Since Gentoo binary packages are often not only machine-specific, they tend to have dependencies based on USE flags. Figuring out a repository scheme for these binaries is a more difficult problem than Debian .deb and Redhat RPMs. You can see an
example of an attempt in 2006. The author proposes:
http://gentoo.packages.example.com/gentoo/[arch]/[CHOST]/[gcc version]/[glibc version]/[package group]/[package name]/[package version]/fileWe're in 2010 now. We're in the year of Rails 3. The Rails community have seen a couple years of Service Oriented Architectures, and lightweight web services framework such as Sinatra has a strong showing. JSON is supplanting XML for lightweight apps. Git and mercurial made a strong case for using SHA1 hashes. Trying to push all of the unique identifiers for a Gentoo binary package like the one above sounds laughable today, when we can easily do this:
POST http://gentoo.packages.example.com/gentoo/[arch]/[CHOST]/package group]/[package name]/[package version]
{
"USE": [ "threads", "ruby", "-php" ],
"gcc": ">~4.2",
"glibc": "~2.10.1-r1"
}
and that gets back
{
"url": "http://gentoo.packages.example.com/binaries/[arch]/[CHOST]/[package group]/[package name]/[package version]/SHA1HASH.tbz2"
}
And if I let go the idea that a human being is going to manage this, we can compact the query URL to just a POST against http://gentoo.packages.example.com/gentoo/query and get back the binary hash.

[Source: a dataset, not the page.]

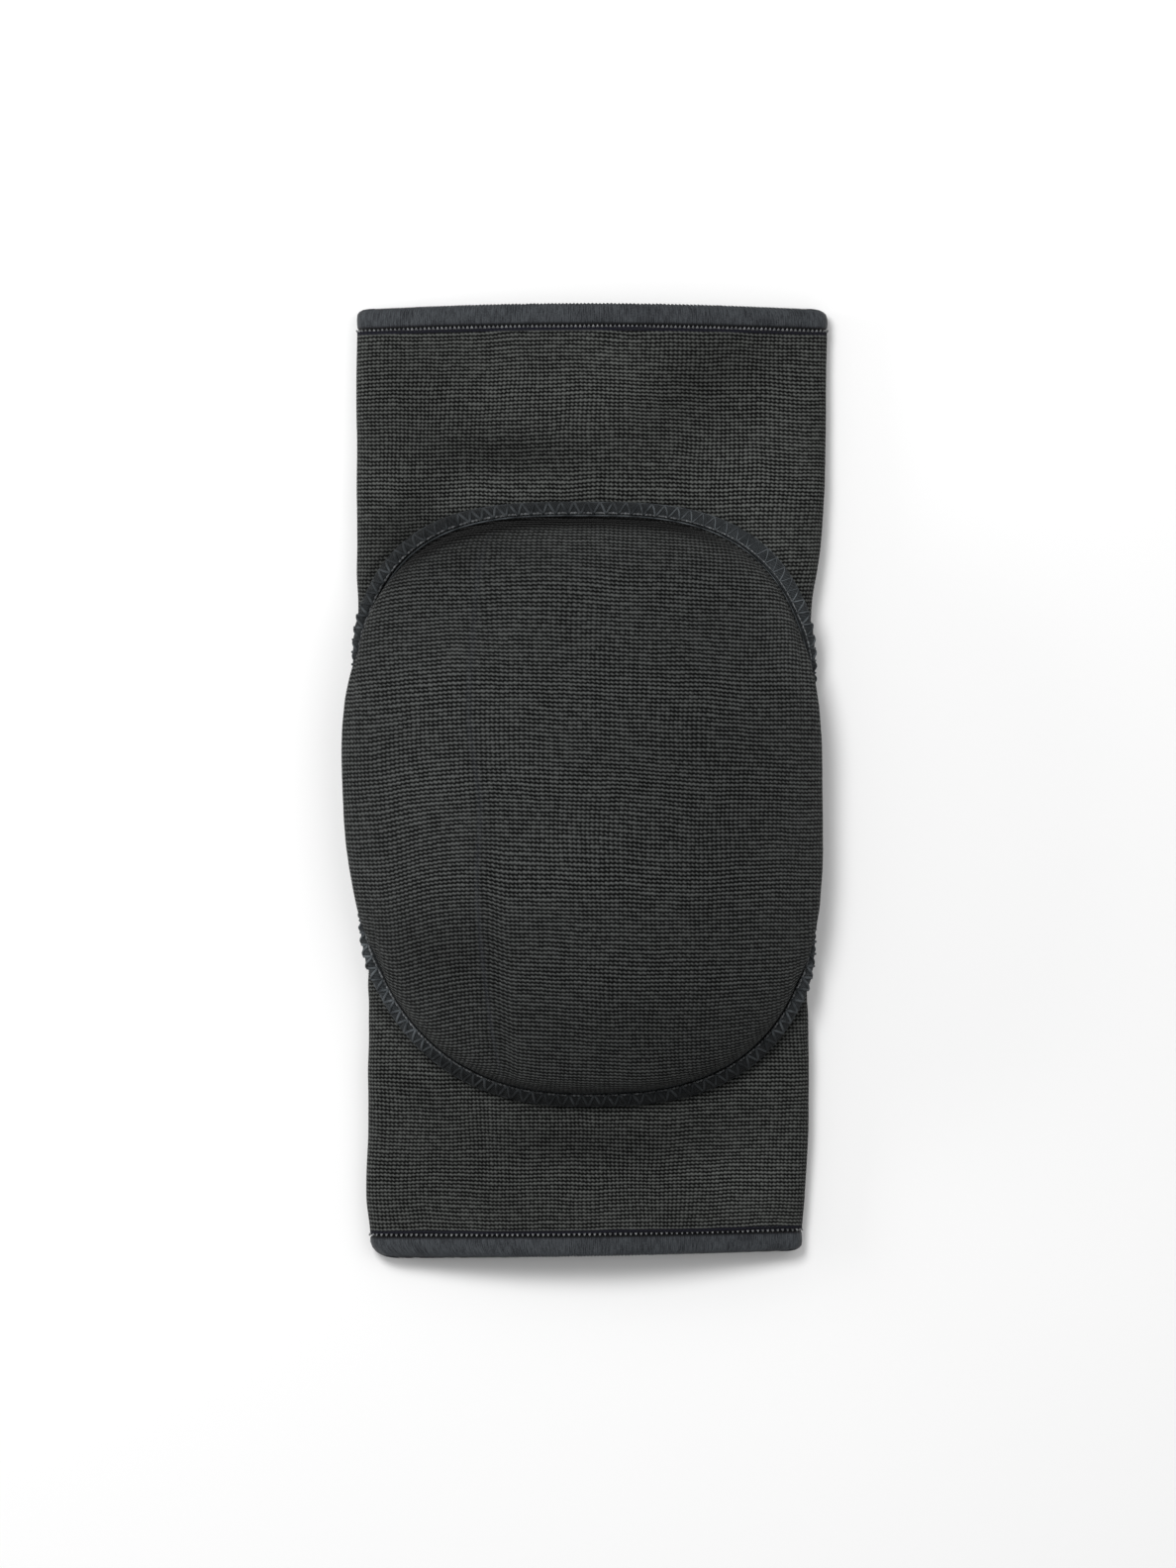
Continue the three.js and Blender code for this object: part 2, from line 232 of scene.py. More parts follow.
sleeve = {
    "length": 250, "thighWidth": 123.6, "calfWidth": 115.6, "wall": 1.8,
    "mouthOpening": 10, "kneeOpening": 24.4, "mouthBend": 1, "kneeBend": 4.7,
    "mouthBow": 1, "calfSlant": 1.8, "mouthPower": 6, "dentDepth": 1.2, "hemHeight": 5.8,
    "mouthRadius": 4.0, "kneeRadius": 6.5, "cornerRadius": 2.2, "clearance": 0.3,
    "corners": {"thighLeft": 0.8, "thighRight": 1.2, "calfLeft": 2.5, "calfRight": 1.0},
    # share of the length from the calf, half widths left and right, height towards the knee
    "sections": [
        (0.0, 0.975, 0.985, 0.0), (0.028, 0.974, 0.985, 0.01), (0.064, 0.988, 0.996, 0.06),
        (0.128, 0.976, 1.007, 0.22), (0.208, 0.968, 1.004, 0.5), (0.292, 0.96, 0.988, 0.77),
        (0.38, 0.956, 0.974, 0.94), (0.5, 0.956, 0.96, 1.0), (0.6, 0.966, 0.965, 0.97),
        (0.686, 0.984, 0.985, 0.84), (0.748, 0.984, 1.018, 0.66), (0.832, 0.979, 1.032, 0.36),
        (0.916, 0.976, 1.031, 0.12), (0.972, 0.968, 1.032, 0.02), (1.0, 0.965, 1.028, 0.0),
    ],
    # across and along as shares, length and breadth, turn in degrees, depth
    "dents": [
        (-0.55, 0.6, 0.2, 0.066, 32, 1.0), (0.72, 0.735, 0.15, 0.1, 18, 0.7),
        (0.28, 0.84, 0.14, 0.1, 80, -0.45), (-0.15, -0.79, 0.34, 0.068, 0, 0.7),
    ],
    "columns": 200, "rows": 200,
    # how much of each half of the grid lies on the front, and up to where on the fold
    "frontShare": 0.5, "foldShare": 0.72,
    # ripples: height, length round the leg and along it, and a number that picks their pattern
    "slowRipple": (0.3, 21, 15, 2.7), "fineRipple": (0.1, 6, 9, 7.1),
    "rippleEnds": (1.2, 1.9),
    "pucker": 0.22, "puckers": 66, "puckerReach": 5, "puckerPattern": 0,
    # where the widest place is looked for: how far along, at what pace, and steps round the fold
    "widestWithin": 118, "widestPace": 2, "widestSteps": 12,
    "weaveHalf": 125.44,  # half the girth as knitted, 112 columns of 1.12
}
halfLength = sleeve["length"] / 2
sleeveEnd = halfLength - sleeve["hemHeight"] - sleeve["clearance"]


def lerp(low, high, share):
    return low + (high - low) * share


def smooth(low, high, value):
    share = min(max((value - low) / (high - low), 0), 1)
    return share * share * (3 - 2 * share)


def curveThrough(rows, column):
    def curve(at):
        last = 1
        while last < len(rows) - 1 and rows[last][0] < at:
            last += 1
        around = [min(max(index, 0), len(rows) - 1) for index in range(last - 2, last + 2)]
        before, start, end, after = [rows[index] for index in around]
        span = end[0] - start[0]
        share = (at - start[0]) / span
        leave = span * (end[column] - before[column]) / (end[0] - before[0])
        arrive = span * (after[column] - start[column]) / (after[0] - start[0])
        return (start[column] * (1 - share) ** 2 * (1 + 2 * share)
                + end[column] * share ** 2 * (3 - 2 * share)
                + leave * share * (1 - share) ** 2 - arrive * share ** 2 * (1 - share))
    return curve


leftShare = curveThrough(sleeve["sections"], 1)
rightShare = curveThrough(sleeve["sections"], 2)
heightShare = curveThrough(sleeve["sections"], 3)


@lru_cache(maxsize=None)
def sectionAt(along, side):
    # a flat back, two round folds and an arched front; side is -1 on the left and 1 on the right
    at = along / sleeve["length"] + 0.5
    height = heightShare(at)
    radius = lerp(sleeve["mouthRadius"], sleeve["kneeRadius"], height)
    rise = lerp(sleeve["mouthOpening"] - 2 * sleeve["mouthBend"],
                sleeve["kneeOpening"] - 2 * sleeve["kneeBend"], height)
    end = "calf" if along < 0 else "thigh"
    corner = sleeve["cornerRadius"] * sleeve["corners"][end + ("Left" if side < 0 else "Right")]
    inside = min(max(0, corner - (halfLength - abs(along))), corner)
    inset = corner - math.sqrt(corner ** 2 - inside ** 2)
    share = leftShare(at) if side < 0 else rightShare(at)
    reach = lerp(sleeve["calfWidth"], sleeve["thighWidth"], at) / 2 * share - inset - radius
    slope = rise * math.pi / (2 * reach)
    crown = reach * (1 + slope ** 2 / 4) + radius * math.atan(slope)
    fold = radius * (math.pi - math.atan(slope))
    return radius, rise, reach, slope, crown, fold


def dentAt(across, along):
    total = 0
    for dentAcross, dentAlong, length, breadth, turn, depth in sleeve["dents"]:
        x = (across - dentAcross) * sleeve["thighWidth"] / 2
        y = along - dentAlong * halfLength
        angle = math.radians(turn)
        lengthwise = (x * math.cos(angle) + y * math.sin(angle)) / (length * halfLength)
        breadthwise = (y * math.cos(angle) - x * math.sin(angle)) / (breadth * halfLength)
        total += depth * sleeve["dentDepth"] * math.exp(-lengthwise ** 2 - breadthwise ** 2)
    return total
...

The same query format can be used to request a build. Maybe by using the PUT verb to indicate "build if it isn't in the repository".
Once a setup is built from Chef, the next time a clone needs to be made with the same recipes would be able to find the cached binaries built with the same compiler flags and USE flags. Setup right, you would not need a compiler on the production system.
I think this would go a long way towards having a useable Gentoo system configured by Chef. We gain the advantage of being able to specify precise versions and USE flags, in addition to architecture-specific machine code without having to wait as long for each machine to self-compile itself when the binaries can be cached.